Initially, I thought I had this working but using eval causes scoping issues when it is exported as part of a package so it doesnt work (!!var_name It will say that the var_name is no assigned.) the line from

variable_value = eval(variable)  # Evaluate to get the symbol or direct value

So to created a temp fix using a struct and context as below to enable !!var_name to work when used with add_interp_param!

            variable_value = haskey(GLOBAL_CONTEXT.variables, variable) ? GLOBAL_CONTEXT.variables[variable] : missing

The problem now comes up in function writing issue where you want to interpolate functions. #20 where macros must be used instead (but that has limits as well ie macro will only put what it sees and can use a variable defined elsewhere.)

I have tried retrofitting the TidierData.jl one with no avail either, but I suspect there is a way.

I plan to continue experimenting (with limited expectation for success) and I am very open for help, as fixing this would really smooth out TidierDBs ability to be part of a pipeline

drizk1 commented 1 month ago

Switching to make the macro logic a function and then interpolating into that has been relatively successful (barring breaking tidy selection which should be fixable.) Source code for @select and @filter are below for convenience. Altho my preference for mutate, filter and summarize is to stay as a macro. so !! interpolation works in

col_names = [:mpg, :vs, :carb]
@chain db_table(con, :mtcars) TidierDB.@select(!!col_names)  @aside @show_query(_)
## debug print messages
b4     (:($(Expr(:escape, :col_names))),)
expr in qoute b4 interp:     (:($(Expr(:escape, :col_names))),)
exprsstring after interp:     [[:mpg, :vs, :carb]]
fxn expr ([:mpg, :vs, :carb],)
## end debug print messages

SELECT mpg, vs, carb
        FROM mtcars

The challenge is now getting it work with @filter @summarize and @mutate. While the above example works, the expression is evaluated before it is passed to the function with the logic so it receives which throws an error. or mixing in column names creates an issue. where ERROR: MethodError: no method matching isless(::Int64, ::Symbol)

conditions = 4
@chain db_table(con, :mtcars) begin
    TidierDB.@filter(!!conditions > 4)
end
## debug print messages
conditions : (:($(Expr(:escape, :conditions)) > 4),)
conditions_expr: Bool[0]
## end debug print messages

once we can get a fix for this, the rest of interpolation should be smooth sailing ( minus some fixable bugs/breaks)

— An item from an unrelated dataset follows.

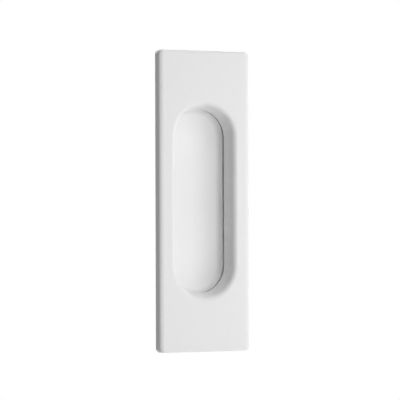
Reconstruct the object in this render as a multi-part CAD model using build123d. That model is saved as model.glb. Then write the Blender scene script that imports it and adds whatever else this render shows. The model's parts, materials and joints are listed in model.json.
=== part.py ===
"""Flush pull for a sliding door: a cover plate clipped over a cup that two hidden screws hold to the door.

The pull stands upright as on the door. X runs across it, Y into the door and Z up.
The origin is the centre of the door's surface behind the plate, so what stands proud
of the door has negative Y and what sinks into the door's mortise has positive Y.
"""

from build123d import *
from math import asin, atan2, cos, hypot, sin, sqrt, tan
import os

os.makedirs("parts", exist_ok=True)

# Driving dimensions in millimetres
# Cover plate: flat in front, rolled back softly along its two long edges
plate_width = 40.0
plate_height = 120.0
plate_thickness = 3.9
corner_radius = 1.8
soft_edge_width = 2.3
soft_edge_radius = 4.3
edge_rounding = 1.0
cover_wall = 1.3

# Finger recess in the cover: the oval at the seam and the lip above it
recess_width = 22.35
recess_height = 73.4
seam_depth = 5.5
lip_spread = 3.6
lip_rounding = 2.2
lip_wall = 1.2

# Bowl of the cup behind the seam: a steep wall that runs in to the floor's edge, and a bowed floor
# with a narrow flat along its deepest line
seam_gap = 1.3
bowl_wall_run = 0.7
floor_edge_depth = 9.0
floor_rounding = 2.5
floor_flat_width = 0.8
recess_depth = 11.0
bowl_thickness = 1.4

# Flange of the cup, which lies on the door under the cover
flange_thickness = 2.3
flange_corner = 1.0
flange_chamfer = 0.4
cover_clearance = 0.2
seat_clearance = 0.3
lip_clearance = 0.3
tub_wall = 1.3
knee_rounding = 1.0

# Snap beads on the flange's long edges and their grooves in the cover
bead_length = 10.0
bead_radius = 0.45
bead_height = 0.3
bead_clearance = 0.1
bead_inset = 18.0

# Countersunk wood screws above and below the recess
screw_head_diameter = 5.6
screw_neck_diameter = 2.3
screw_thread_diameter = 3.0
screw_length = 16.0
screw_tip_length = 2.8
screw_sink = 0.1
screw_clearance = 0.15
drive_width = 0.7
drive_span = 3.0
drive_depth = 1.0

# Places worked out from the sizes above
front = -plate_thickness
flange_front = -flange_thickness
cover_underside = flange_front - seat_clearance
seam_y = front + seam_depth
rim_y = seam_y + seam_gap
seam_radius = recess_width / 2
straight_half = (recess_height - recess_width) / 2
lip_radius = seam_radius + lip_spread

# The plate's long edges: where the flat front ends and how far the roll drops back to the side
flat_x = plate_width / 2 - soft_edge_width
roll_swing = asin(soft_edge_width / soft_edge_radius)
roll_drop = soft_edge_radius * (1 - cos(roll_swing))

# The bowl's floor is an arc through its two edges and its deepest line
floor_radius = seam_radius - bowl_wall_run
floor_edge_y = front + floor_edge_depth
bowl_bottom = front + recess_depth
floor_bow = bowl_bottom - floor_edge_y
bow_radius = (floor_radius**2 + floor_bow**2) / (2 * floor_bow)
bow_centre_y = bowl_bottom - bow_radius
bowl_lean = atan2(bowl_wall_run, floor_edge_y - rim_y)

# Lean of the recess's sloping wall from the plate's normal, tangent to the lip's rounding
lip_centre_depth = seam_depth - lip_rounding
wall_lean = atan2(lip_spread, lip_centre_depth) - asin(lip_rounding / hypot(lip_spread, lip_centre_depth))

# A cutter reaches this far past the faces that it opens, no inner corner is sharper than this radius,
# and points nearer to each other than this are the same
overcut = 1.0
smallest_radius = 0.3
same_place = 1e-3


def wall_x(start_x, start_y, y):
    """X of a wall that leans like the recess's own, at depth y, from one point on it."""
    return start_x + (start_y - y) * tan(wall_lean)


def bowl_wall_x(y, thickness):
    """X of the bowl's steep wall at depth y, on its inner face or a thickness outside it."""
    return seam_radius + thickness / cos(bowl_lean) - (y - rim_y) * tan(bowl_lean)


def stadium_sweep(half_section):
    """Carries a half section round the oval: straight down both sides and turned round both ends."""
    whole_section = half_section + mirror(half_section, about=Plane.YZ)
    upper_end = revolve(Pos(0, 0, straight_half) * half_section, Axis((0, 0, straight_half), (0, -1, 0)), 180)
    lower_end = mirror(upper_end, about=Plane.XY)
    return extrude(whole_section, straight_half, both=True) + upper_end + lower_end


def rounded_plate(width, height, back_y, front_y, radius):
    """A flat plate between two depths with its four corners rounded."""
    outline = RectangleRounded(width, height, radius)
    return extrude(Plane(origin=(0, front_y, 0), x_dir=(1, 0, 0), z_dir=(0, 1, 0)) * outline, back_y - front_y)


def front_edges(plate):
    """The edges round the face that looks away from the door."""
    return plate.faces().sort_by(Axis.Y)[0].edges()


def snap_beads(radius, length, centre_x):
    """Round bars along the flange's two long edges, near both ends."""
    bars = [
        Pos(side * centre_x, flange_front / 2, end * (plate_height / 2 - bead_inset)) * Cylinder(radius, length)
        for side in (-1, 1)
        for end in (-1, 1)
    ]
    return Part() + bars


def plate_blank():
    """The cover's outer form as a solid block, before the hollow behind it and the recess are cut."""
    side_x = plate_width / 2
    half_swing = roll_swing / 2
    middle = (flat_x + soft_edge_radius * sin(half_swing), front + soft_edge_radius * (1 - cos(half_swing)))
    outline = [
        Polyline((flat_x, front), (0, front), (0, 0), (side_x, 0), (side_x, front + roll_drop)),
        ThreePointArc((side_x, front + roll_drop), middle, (flat_x, front)),
    ]
    half_section = make_face(Curve() + outline)
    blank = extrude(half_section + mirror(half_section, about=Plane.YZ), plate_height / 2, both=True)
    blank = fillet(blank.edges().filter_by(Axis.Y), corner_radius)
    return fillet([edge for edge in blank.edges() if is_front_rim(edge)], edge_rounding)


def is_front_rim(edge):
    """Whether an edge of the blank is on the rim round its front, and not where the flat meets a roll."""
    middle = edge.center()
    where_roll_starts = abs(abs(middle.X) - flat_x) < same_place and abs(middle.Z) < same_place
    return middle.Y < front + roll_drop + smallest_radius and not where_roll_starts


def lip_void():
    """The recess through the cover: the lip's rounding, then the sloping wall down past the seam."""
    turn_x = lip_radius - lip_rounding * cos(wall_lean)
    turn_y = front + lip_rounding * (1 - sin(wall_lean))
    half_lean = (asin(1) + wall_lean) / 2
    middle_x = lip_radius - lip_rounding * cos(half_lean)
    middle_y = front + lip_rounding * (1 - sin(half_lean))
    past_seam = seam_y + overcut
    outline = [
        Polyline((lip_radius, front), (lip_radius, front - overcut), (0, front - overcut), (0, past_seam)),
        Polyline((0, past_seam), (wall_x(seam_radius, seam_y, past_seam), past_seam), (turn_x, turn_y)),
        ThreePointArc((turn_x, turn_y), (middle_x, middle_y), (lip_radius, front)),
    ]
    return stadium_sweep(make_face(Curve() + outline))


# Half widths at the cover's foot, the cup's ledge behind it and the cup's knee, which leans like them
foot_x = seam_radius + lip_wall / cos(wall_lean)
ledge_x = foot_x + lip_clearance / cos(wall_lean)
knee_x = ledge_x + tub_wall
knee_y = rim_y + bowl_thickness

# The flange's margin inside the plate, its snap beads, and the screws halfway along the land beside the cup
flange_margin = cover_wall + cover_clearance
bead_x = plate_width / 2 - flange_margin - bead_radius + bead_height
cup_end = straight_half + wall_x(knee_x, knee_y, 0)
screw_offset = (cup_end + plate_height / 2 - flange_margin) / 2


def build_front_cover():
    """Cover plate: a thin shell over the flange, with the lip and sloping wall standing down into the cup."""
    width = plate_width - 2 * cover_wall
    height = plate_height - 2 * cover_wall
    inner_corner = max(corner_radius - cover_wall, smallest_radius)
    inner = rounded_plate(width, height, overcut, cover_underside, inner_corner)
    inner = fillet(front_edges(inner), smallest_radius)
    lip_outside = Polyline(
        (0, cover_underside),
        (0, seam_y),
        (foot_x, seam_y),
        (wall_x(foot_x, seam_y, cover_underside), cover_underside),
        close=True,
    )
    lip = stadium_sweep(make_face(lip_outside))
    grooves = snap_beads(bead_radius + bead_clearance, bead_length + 2 * bead_clearance, bead_x)
    return plate_blank() - inner - grooves + lip - lip_void()


def bowl_half_section(top_y, thickness):
    """Half section of the bowl below a depth, grown all round by a thickness."""
    floor_flat_half = floor_flat_width / 2
    floor_y = bow_centre_y + sqrt((bow_radius + thickness) ** 2 - floor_flat_half**2)
    wall = Polyline(
        (0, top_y),
        (bowl_wall_x(top_y, thickness), top_y),
        (bowl_wall_x(floor_y, thickness), floor_y),
        (0, floor_y),
        close=True,
    )
    section = make_face(wall) & Pos(0, bow_centre_y) * Circle(bow_radius + thickness)
    past_flat = floor_flat_half + same_place
    floor_edge = [v for v in section.vertices() if v.X > past_flat and v.Y > top_y + same_place]
    return fillet(floor_edge, floor_rounding)


def cup_void():
    """Inside of the cup: the bowl, the ledge behind the seam, and the well that takes the cover's lip."""
    mouth_y = flange_front - overcut
    well = Polyline(
        (0, rim_y),
        (ledge_x, rim_y),
        (wall_x(ledge_x, rim_y, mouth_y), mouth_y),
        (0, mouth_y),
        close=True,
    )
    return stadium_sweep(bowl_half_section(rim_y, 0) + make_face(well))


def cup_outside():
    """Outside of the cup behind the flange: a leaning wall, a knee and the bowl's back."""
    root_y = flange_front / 2
    well = Polyline(
        (0, root_y),
        (wall_x(knee_x, knee_y, root_y), root_y),
        (knee_x, knee_y),
        (0, knee_y),
        close=True,
    )
    section = make_face(well) + bowl_half_section(knee_y, bowl_thickness)
    knee = [v for v in section.vertices() if abs(v.X - knee_x) < same_place and abs(v.Y - knee_y) < same_place]
    return stadium_sweep(fillet(knee, knee_rounding))


head_top = flange_front + screw_sink
head_height = (screw_head_diameter - screw_neck_diameter) / 2
hole_radius = screw_thread_diameter / 2 + screw_clearance


def screw_hole(end):
    """Countersunk hole through the flange, a clearance larger all round than the screw."""
    head_radius = screw_head_diameter / 2 + screw_clearance
    cone_end = head_top + head_radius - hole_radius
    outline = Polyline(
        (0, flange_front - overcut),
        (head_radius, flange_front - overcut),
        (head_radius, head_top),
        (hole_radius, cone_end),
        (hole_radius, overcut),
        (0, overcut),
        close=True,
    )
    return Pos(0, 0, end * screw_offset) * revolve(make_face(outline), Axis.Y, 360)


def build_cup_base():
    """Cup and flange in one moulding: the bowl in the door's mortise and the plate that the screws hold."""
    width = plate_width - 2 * flange_margin
    height = plate_height - 2 * flange_margin
    flange = rounded_plate(width, height, 0, flange_front, flange_corner)
    flange = chamfer(front_edges(flange), flange_chamfer)
    base = flange + cup_outside() + snap_beads(bead_radius, bead_length, bead_x)
    base -= cup_void()
    for end in (-1, 1):
        base -= screw_hole(end)
    return base


def build_screw(end):
    """Countersunk wood screw: coned head with a cross drive, plain neck, thread's outer form and point."""
    neck_radius = screw_neck_diameter / 2
    thread_radius = screw_thread_diameter / 2
    thread_start = screw_clearance
    tip = head_top + screw_length
    outline = Polyline(
        (0, head_top),
        (screw_head_diameter / 2, head_top),
        (neck_radius, head_top + head_height),
        (neck_radius, thread_start),
        (thread_radius, thread_start),
        (thread_radius, tip - screw_tip_length),
        (0, tip),
        close=True,
    )
    screw = revolve(make_face(outline), Axis.Y, 360)
    drive = Box(drive_width, 2 * drive_depth, drive_span) + Box(drive_span, 2 * drive_depth, drive_width)
    return Pos(0, 0, end * screw_offset) * (screw - Pos(0, head_top, 0) * drive)


export_step(build_front_cover(), "parts/front_cover.step")
export_step(build_cup_base(), "parts/cup_base.step")
export_step(build_screw(1), "parts/upper_screw.step")
export_step(build_screw(-1), "parts/lower_screw.step")
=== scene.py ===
# %% [markdown]
# A white flush pull for a sliding door.
#
# The real object is a rectangular cover plate, die cast in zinc and coated white, which clips over
# a moulded cup. The cup sinks into a mortise in the door, and two screws hide under the cover.
# The solids come ready made and to size. This lesson gives them their surfaces, cuts real threads
# on the screws, and lights and frames the pull as a catalogue photographer would.

# %% Load the fixed frame
import bmesh
import bpy
import json
from math import cos, pi, radians, sin
from mathutils import Matrix, Vector


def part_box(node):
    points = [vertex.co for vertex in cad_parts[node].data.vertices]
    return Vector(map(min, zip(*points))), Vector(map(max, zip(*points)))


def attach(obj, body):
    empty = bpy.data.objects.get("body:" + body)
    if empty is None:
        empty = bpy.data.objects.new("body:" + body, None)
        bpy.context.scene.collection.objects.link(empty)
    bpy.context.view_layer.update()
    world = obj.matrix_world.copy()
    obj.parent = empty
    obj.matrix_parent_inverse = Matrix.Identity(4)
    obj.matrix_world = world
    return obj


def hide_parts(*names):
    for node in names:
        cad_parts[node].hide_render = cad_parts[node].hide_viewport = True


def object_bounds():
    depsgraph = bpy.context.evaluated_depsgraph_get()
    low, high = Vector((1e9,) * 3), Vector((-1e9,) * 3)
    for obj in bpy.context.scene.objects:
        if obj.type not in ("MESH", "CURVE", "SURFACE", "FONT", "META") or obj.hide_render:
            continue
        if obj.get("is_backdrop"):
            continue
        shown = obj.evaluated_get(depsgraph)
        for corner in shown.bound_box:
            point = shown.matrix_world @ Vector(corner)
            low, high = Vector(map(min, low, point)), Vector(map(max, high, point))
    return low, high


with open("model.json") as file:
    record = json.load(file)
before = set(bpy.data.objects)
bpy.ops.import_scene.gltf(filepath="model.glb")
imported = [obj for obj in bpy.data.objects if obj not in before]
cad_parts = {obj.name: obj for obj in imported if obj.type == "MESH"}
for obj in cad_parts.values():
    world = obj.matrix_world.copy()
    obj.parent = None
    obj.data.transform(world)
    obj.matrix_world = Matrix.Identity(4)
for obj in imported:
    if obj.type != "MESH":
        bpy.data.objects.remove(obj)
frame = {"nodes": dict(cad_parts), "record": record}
cad_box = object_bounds()
nodes = frame["nodes"]
MM = 0.001
print("pieces in the frame:", sorted(nodes))

# %% [markdown]
# Colours are picked as a paint chart gives them, as sRGB hex values, but a renderer adds up light,
# so it needs linear ones. One function does the change, and every colour in this file goes through it.

# %% Turn a hex colour into linear light
def linear_colour(hex_code):
    channels = [int(hex_code[i:i + 2], 16) / 255 for i in (1, 3, 5)]
    return [c / 12.92 if c <= 0.04045 else ((c + 0.055) / 1.055) ** 2.4 for c in channels] + [1.0]


print("middle grey in linear light:", [round(c, 3) for c in linear_colour("#808080")])

# %% [markdown]
# A material is a small graph of nodes. Adding a node always takes the same three steps: make it,
# set its menus, and fill or link its inputs. One helper for those steps keeps each recipe short.
# An input takes a plain value or the output of a node made before it.

# %% Add one node with its settings and links
def add_node(tree, kind, inputs=None, **settings):
    node = tree.nodes.new(kind)
    for name, value in settings.items():
        setattr(node, name, value)
    for name, value in (inputs or {}).items():
        if isinstance(value, bpy.types.NodeSocket):
            tree.links.new(value, node.inputs[name])
        else:
            node.inputs[name].default_value = value
    return node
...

macro select(sqlquery, exprs...)
    exprs = parse_blocks(exprs...)
    exprs = parse_interpolation2.(exprs)
    println("b4     ", exprs)
    return quote
        println("expre:     ", $exprs)
        exprs_str = $(Expr(:vect, map(x -> isa(x, Symbol) ? string(x) : x, exprs)...))
        println("exprsstring:     " ,exprs_str)

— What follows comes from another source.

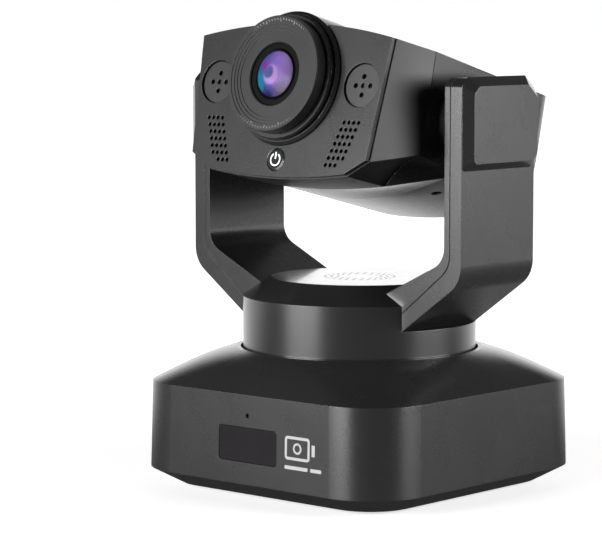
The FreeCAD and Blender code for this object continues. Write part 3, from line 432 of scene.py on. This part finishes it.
# %% Clear front element
front_finish = Finish("front_glass", IOR=1.1, Specular_IOR_Level=0.0, Transmission_Weight=1.0, Roughness=0.0)
violet_cast = front_finish.blend(front_finish.noise(40.0), (0.86, 0.82, 1.0, 1), (0.8, 0.84, 1.0, 1))
front_finish.set("Base Color", violet_cast)
_, along_lens, _ = front_finish.axes(front_finish.seen_from(lens_middle, head_turn))
# The outer face glows with the painted reflection colours.
on_outer_face = along_lens < OUTER_FACE_Y
painted_reflection_glow = front_finish.blend(on_outer_face, NO_LIGHT, painted_reflection_colours(front_finish))
front_finish.set("Emission Color", painted_reflection_glow)
front_finish.shader.inputs["Emission Strength"].default_value = 0.75
dress(front_finish, "front_glass")

# %% Dark inner elements
inner_reflection_finish = Finish("inner_glass_painted_reflection", IOR=1.5, Specular_IOR_Level=0.08,
              Coat_Weight=0.02, Coat_Roughness=0.03, Roughness=0.3)
# Base colour and glow both carry the painted reflection, at 0.15 of its strength.
colours = inner_reflection_finish.blend(0.85, painted_reflection_colours(inner_reflection_finish), NO_LIGHT)
inner_reflection_finish.set("Base Color", colours)
inner_reflection_finish.set("Emission Color", colours)
inner_reflection_finish.shader.inputs["Emission Strength"].default_value = 0.5
dress(inner_reflection_finish, "inner_glass")

# %% [markdown]
# ## The remaining finishes

# %% Smoked window, light pipe and button plastic
smoked = Finish("smoked_window", IOR=1.4, Coat_Weight=0.15, Coat_Roughness=0.03, Specular_IOR_Level=0.35)
smoke = smoked.noise(90.0)
smoked.set("Base Color", smoked.blend(smoke, (0.012, 0.011, 0.012, 1), (0.018, 0.017, 0.018, 1)))
smoked.set("Roughness", 0.1 + smoke * 0.05)
smoked.bump(smoke, 0.00001, smoked.soft_edge(0.0003))
dress(smoked, "ir_window")

pipe = Finish("light_pipe", IOR=1.49, Roughness=0.2, Coat_Weight=0.6)
pipe.set("Base Color", pipe.blend(pipe.noise(500.0), (0.012, 0.014, 0.02, 1), (0.03, 0.035, 0.05, 1)))
dress(pipe, "status_light_pipe")

gloss_black = moulded("gloss_black", 0.012, 0.16, grain=0.000002, sheen=1.0)
dress(gloss_black, "power_button")
mic_grey = moulded("mic_grey", 0.018, 0.32)
dress(mic_grey, "mic_caps")
black_parts = moulded("black_parts", 0.012, 0.4, sheen=0.0)
dress(black_parts, "dc_jack", "microphones")

# %% Rubber, brass, steel and nylon
rubber = Finish("rubber", IOR=1.45)
scuff = rubber.noise(300.0, 4.0)
rubber.set("Base Color", rubber.blend(scuff, rgb(0.012), rgb(0.03)))
rubber.set("Roughness", 0.75 + scuff * 0.2)
rubber.bump(rubber.noise(1500.0), 0.00005, rubber.soft_edge(0.0004))
dress(rubber, "rubber_feet")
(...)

        $(esc(sqlquery)) = select_function($(esc(sqlquery)), exprs_str...)
    end
end

function select_function(sqlquery, exprs...)
    columns = parse_tidy_db(exprs, sqlquery.metadata)
    columns_str = join(["SELECT ", join([string(column) for column in columns], ", ")])
    sqlquery.select = columns_str
    sqlquery.metadata.current_selxn .= 0

    for col in columns
        if occursin(".", col)
            table_col_split = split(col, ".")
            table_name, col_name = table_col_split[1], table_col_split[2]

            for idx in eachindex(sqlquery.metadata.current_selxn)
                if sqlquery.metadata.table_name[idx] == table_name && 
                   sqlquery.metadata.name[idx] == col_name
                    sqlquery.metadata.current_selxn[idx] = 2
                end
            end
        else
            matching_indices = findall(sqlquery.metadata.name .== col)
            sqlquery.metadata.current_selxn[matching_indices] .= 1
        end
    end
    return sqlquery
end
macro filter(sqlquery, conditions...)
    # Process the conditions
    conditions = parse_blocks(conditions...)
    conditions = parse_interpolation2.(conditions)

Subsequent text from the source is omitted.